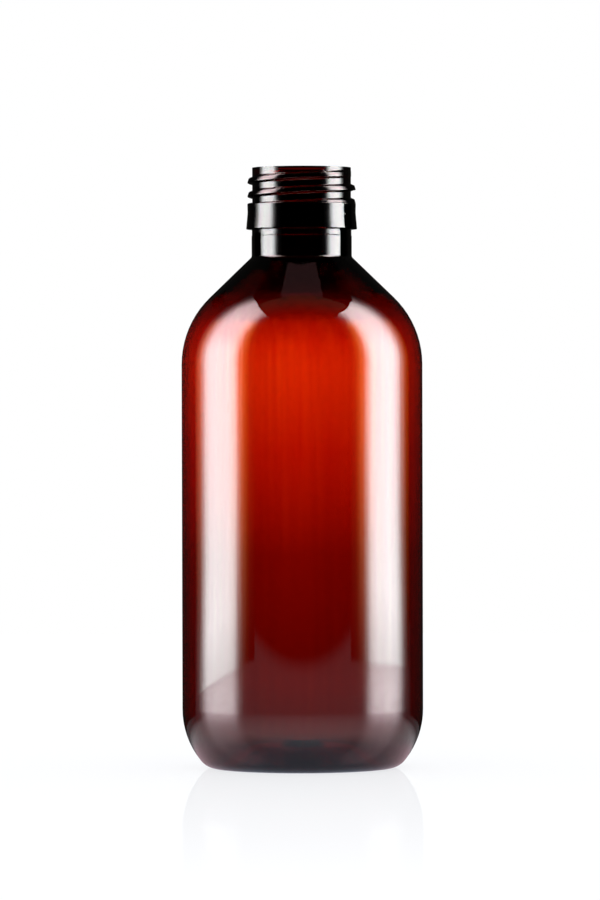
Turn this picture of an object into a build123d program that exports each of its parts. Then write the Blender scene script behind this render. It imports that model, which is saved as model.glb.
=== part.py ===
from build123d import *
import os
from math import cos, radians, sin, tan

# A 300 ml round amber PET medicine bottle with a 28 mm roll-on pilfer-proof neck.
# It is one stretch-blow-moulded piece: a thick injected neck finish, a shoulder whose wall
# thins as it opens out, a thin straight body, and a pushed-up base with radial ribs.
# Millimetres. The origin is the middle of the standing face, with +Z up through the mouth.
# The screw thread is a fine detail and is left off: the barrel is at the thread's root.

# ---- overall form ----
height = 152.0
body_diameter = 61.0
shoulder_radius = 23.6
shoulder_angle = 46.0      # slope of the cone between neck and shoulder, from the axis
heel_radius = 20.5
heel_angle = 38.0          # slope of the flank under the heel, from the axis
heel_flank = 2.89          # straight flank between the heel's round and the foot's corner

# ---- neck finish ----
barrel_diameter = 25.0     # root of the screw thread
lip_bevel = 0.45           # both edges of the rim
ring_drop = 9.0            # rim down to the top of the locking ring
ring_height = 6.6
ring_projection = 1.25     # top of the ring out from the barrel
ring_waist = 0.07          # how far the ring draws in at its waist
ring_waist_drop = 2.4      # top of the ring down to its waist
ring_waist_round = 6.0
ring_flare = 0.3           # foot of the ring out from its top
ring_bevel = 0.4
neck_step = 0.1            # neck under the ring, out from the barrel
split_drop = 17.2          # rim down to the line where the blow mould closes on the neck
split_step = 0.08          # how far the blown side stands proud of that line
neck_length = 22.6         # rim down to the corner of neck and cone
neck_round = 0.8

# ---- standing ring and push-up ----
foot_round = 5.0
stand_width = 3.6          # flat of the standing ring, corner to corner
stand_round = 1.5
push_up_angle = 30.0       # slope of the push-up, from the floor
push_up_height = 5.0
crown_round = 6.0
gate_diameter = 3.6        # stub left where the preform was injected
gate_length = 0.7

# ---- ribs of the push-up ----
rib_count = 10
rib_radius = 1.6
rib_depth = 0.7
rib_outer_gap = 2.4        # up the slope, from the standing ring's corner to the bar
rib_inner_gap = 2.8        # down the slope, from the crown's corner to the bar

# ---- wall ----
body_wall = 0.55
base_wall = 0.65
shoulder_wall = 0.6
wall_growth = 4.5          # degrees by which the inside of the cone opens away from the outside
finish_wall = 1.65         # barrel to bore
bore_length = 14.0         # straight part, down from the rim
bore_draft = 2.2           # degrees, below the straight part
bore_round = 3.0
gate_wall = 2.1
gate_disc_diameter = 8.8   # thick disc that the stretch did not reach
gate_disc_slope = 1.4      # width of the ramp round that disc

# Directions of the straight walls, in degrees from the radius, going up the bottle.
flank = 90 - heel_angle
cone = 90 + shoulder_angle
inner_cone = cone + wall_growth
push_up = 180 - push_up_angle


def along(point, direction, distance):
    """The point moved along a direction."""
    angle = radians(direction)
    return (point[0] + distance * cos(angle), point[1] + distance * sin(angle))


def crossing(point_a, direction_a, point_b, direction_b):
    """Where two straight walls meet, each given by a point (r, z) and a direction."""
    step_a, step_b = along((0, 0), direction_a, 1), along((0, 0), direction_b, 1)
    dr, dz = point_b[0] - point_a[0], point_b[1] - point_a[1]
    turn = step_a[0] * step_b[1] - step_a[1] * step_b[0]
    return along(point_a, direction_a, (dr * step_b[1] - dz * step_b[0]) / turn)


def turned(corners):
    """A solid of revolution from half its section: corners (r, z, round), from axis to axis."""
    points = [(r, z) for r, z, _ in corners]
    rounds = [radius for _, _, radius in corners[1:-1]]
    wall = FilletPolyline(*points, radius=rounds)
    section = make_face(wall + Line(points[-1], points[0]))
    return revolve(Plane.XZ * section, axis=Axis.Z)


# ---- radii, and the sharp corners that the round forms are set out from ----
body_r = body_diameter / 2
barrel_r = barrel_diameter / 2
neck_r = barrel_r + neck_step
blown_neck_r = neck_r + split_step
ring_top_r = barrel_r + ring_projection
ring_top_z = height - ring_drop
ring_foot_z = ring_top_z - ring_height
heel_inset = heel_radius * (1 - cos(radians(heel_angle)))
foot_r = body_r - heel_inset - heel_flank * sin(radians(heel_angle))
stand_r = foot_r - stand_width
heel_corner = crossing((foot_r, 0), flank, (body_r, 0), 90)
neck_corner = (blown_neck_r, height - neck_length)
shoulder_corner = crossing(neck_corner, cone, (body_r, 0), 90)
shoulder_top = along(shoulder_corner, cone, shoulder_radius * tan(radians(shoulder_angle / 2)))
crown_r = stand_r - push_up_height / tan(radians(push_up_angle))


def outside():
    """The shape of the moulds: neck tooling above the split line, blow mould below it."""
    gate_r = gate_diameter / 2
    gate_z = push_up_height - gate_length
    split_z = height - split_drop
    return turned([
        (0, gate_z, 0),
        (gate_r, gate_z, 0),
        (gate_r, push_up_height, 0),
        (crown_r, push_up_height, crown_round),
        (stand_r, 0, stand_round),
        (foot_r, 0, foot_round),
        (*heel_corner, heel_radius),
        (*shoulder_corner, shoulder_radius),
        (*neck_corner, neck_round),
        (blown_neck_r, split_z, 0),
        (neck_r, split_z, 0),
        (neck_r, ring_foot_z, 0),
        (ring_top_r + ring_flare, ring_foot_z, 0),
        (ring_top_r - ring_waist, ring_top_z - ring_waist_drop, ring_waist_round),
        (ring_top_r, ring_top_z - ring_bevel, 0),
        (ring_top_r - ring_bevel, ring_top_z, 0),
        (barrel_r, ring_top_z, 0),
        (barrel_r, height - lip_bevel, 0),
        (barrel_r - lip_bevel, height, 0),
        (0, height, 0),
    ])


def inside():
    """The space inside: each wall set in from the outside by its own thickness."""
    disc_r = gate_disc_diameter / 2
    disc_z = push_up_height + gate_wall
    crown_z = push_up_height + base_wall
    inner_r = body_r - body_wall
    bore_r = barrel_r - finish_wall
    slope_inside = along((stand_r, 0), push_up - 90, base_wall)
    flank_inside = along((foot_r, 0), flank + 90, base_wall)
    cone_inside = along(shoulder_top, cone + 90, shoulder_wall)
    crown_edge = crossing((0, crown_z), 0, slope_inside, push_up)
    stand_edge = crossing((0, base_wall), 0, slope_inside, push_up)
    foot_edge = crossing((0, base_wall), 0, flank_inside, flank)
    heel_edge = crossing(flank_inside, flank, (inner_r, 0), 90)
    shoulder_edge = crossing(cone_inside, inner_cone, (inner_r, 0), 90)
    bore_end = (bore_r, height - bore_length)
    neck_edge = crossing(cone_inside, inner_cone, bore_end, 90 - bore_draft)
    return turned([
        (0, disc_z, 0),
        (disc_r, disc_z, 0),
        (disc_r + gate_disc_slope, crown_z, 0),
        (*crown_edge, crown_round + base_wall),
        (*stand_edge, 0),
        (*foot_edge, foot_round - base_wall),
        (*heel_edge, heel_radius - body_wall),
        (*shoulder_edge, shoulder_radius - body_wall),
        (*neck_edge, bore_round),
        (*bore_end, 0),
        (bore_r, height - lip_bevel, 0),
        (bore_r + lip_bevel, height, 0),
        (0, height, 0),
    ])


def ribs(radius):
    """Bars with pointed ends up the slope of the push-up; their centre line lies under it."""
    under = rib_radius - rib_depth
    start = along(along((stand_r, 0), push_up, rib_outer_gap), push_up + 90, under)
    end = along(along((crown_r, push_up_height), push_up, -rib_inner_gap), push_up + 90, under)
    length = (Vector(*end) - Vector(*start)).length
    half = Polyline((-radius, 0), (0, radius), (length, radius), (length + radius, 0), close=True)
    slope = Plane(origin=(start[0], 0, start[1]), x_dir=(end[0] - start[0], 0, end[1] - start[1]),
                  z_dir=(0, -1, 0))
    bar = slope * revolve(make_face(half), axis=Axis.X)
    return [place * bar for place in PolarLocations(0, rib_count)]


def bottle():
    """Outside less inside; each rib is pressed in from below and the wall follows it."""
    shell = outside() - ribs(rib_radius)
    space = inside() - ribs(rib_radius + base_wall)
    return shell - space


os.makedirs("parts", exist_ok=True)
whole = bottle()
whole.label = "bottle"
export_step(whole, "parts/bottle.step")
print(f"bottle: wall {whole.volume / 1000:.2f} cm3, size {whole.bounding_box().size}")
print(f"holds to the brim: {inside().volume / 1000:.0f} cm3")
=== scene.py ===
# %% [markdown]
# # A round amber medicine bottle, blown in PET
#
# The real bottle is one piece of clear amber plastic. A short thick preform with its screw
# neck already finished is stretched and blown into a mould, so the neck keeps a wall of
# 1.65 mm while the body thins to about half a millimetre. Nothing is painted on it: all its
# colour is light that crossed the wall, and all its gloss is what stands round it. So this
# lesson spends its time on three things: an exact hollow wall, a plastic that swallows green
# and blue by thickness, and a small studio of cards that gives clear plastic something to show.
#
# The packed CAD part is loaded first. It fixes the size, and the finished piece replaces it.

import bpy
import numpy as np
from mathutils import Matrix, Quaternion, Vector


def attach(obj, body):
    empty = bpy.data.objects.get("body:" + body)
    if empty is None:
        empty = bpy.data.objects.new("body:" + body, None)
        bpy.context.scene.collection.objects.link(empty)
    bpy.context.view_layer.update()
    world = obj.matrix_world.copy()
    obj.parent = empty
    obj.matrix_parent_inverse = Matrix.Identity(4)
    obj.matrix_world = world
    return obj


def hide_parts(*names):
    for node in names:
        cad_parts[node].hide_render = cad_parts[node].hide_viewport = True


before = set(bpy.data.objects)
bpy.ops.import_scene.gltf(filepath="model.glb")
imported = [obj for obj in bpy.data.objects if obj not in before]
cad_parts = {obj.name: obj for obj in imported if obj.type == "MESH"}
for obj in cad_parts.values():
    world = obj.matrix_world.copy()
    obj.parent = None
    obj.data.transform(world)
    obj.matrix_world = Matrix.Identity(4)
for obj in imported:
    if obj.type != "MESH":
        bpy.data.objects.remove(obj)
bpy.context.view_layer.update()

print("packed nodes:", sorted(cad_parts))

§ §

In the listing above, find the line with "space = inside()" and the line with "obj.data.transform(world)". Output those two lines and every line between them, exactly as written.

## Right answer
    space = inside() - ribs(rib_radius + base_wall)
    return shell - space


os.makedirs("parts", exist_ok=True)
whole = bottle()
whole.label = "bottle"
export_step(whole, "parts/bottle.step")
print(f"bottle: wall {whole.volume / 1000:.2f} cm3, size {whole.bounding_box().size}")
print(f"holds to the brim: {inside().volume / 1000:.0f} cm3")
=== scene.py ===
# %% [markdown]
# # A round amber medicine bottle, blown in PET
#
# The real bottle is one piece of clear amber plastic. A short thick preform with its screw
# neck already finished is stretched and blown into a mould, so the neck keeps a wall of
# 1.65 mm while the body thins to about half a millimetre. Nothing is painted on it: all its
# colour is light that crossed the wall, and all its gloss is what stands round it. So this
# lesson spends its time on three things: an exact hollow wall, a plastic that swallows green
# and blue by thickness, and a small studio of cards that gives clear plastic something to show.
#
# The packed CAD part is loaded first. It fixes the size, and the finished piece replaces it.

import bpy
import numpy as np
from mathutils import Matrix, Quaternion, Vector


def attach(obj, body):
    empty = bpy.data.objects.get("body:" + body)
    if empty is None:
        empty = bpy.data.objects.new("body:" + body, None)
        bpy.context.scene.collection.objects.link(empty)
    bpy.context.view_layer.update()
    world = obj.matrix_world.copy()
    obj.parent = empty
    obj.matrix_parent_inverse = Matrix.Identity(4)
    obj.matrix_world = world
    return obj


def hide_parts(*names):
    for node in names:
        cad_parts[node].hide_render = cad_parts[node].hide_viewport = True


before = set(bpy.data.objects)
bpy.ops.import_scene.gltf(filepath="model.glb")
imported = [obj for obj in bpy.data.objects if obj not in before]
cad_parts = {obj.name: obj for obj in imported if obj.type == "MESH"}
for obj in cad_parts.values():
    world = obj.matrix_world.copy()
    obj.parent = None
    obj.data.transform(world)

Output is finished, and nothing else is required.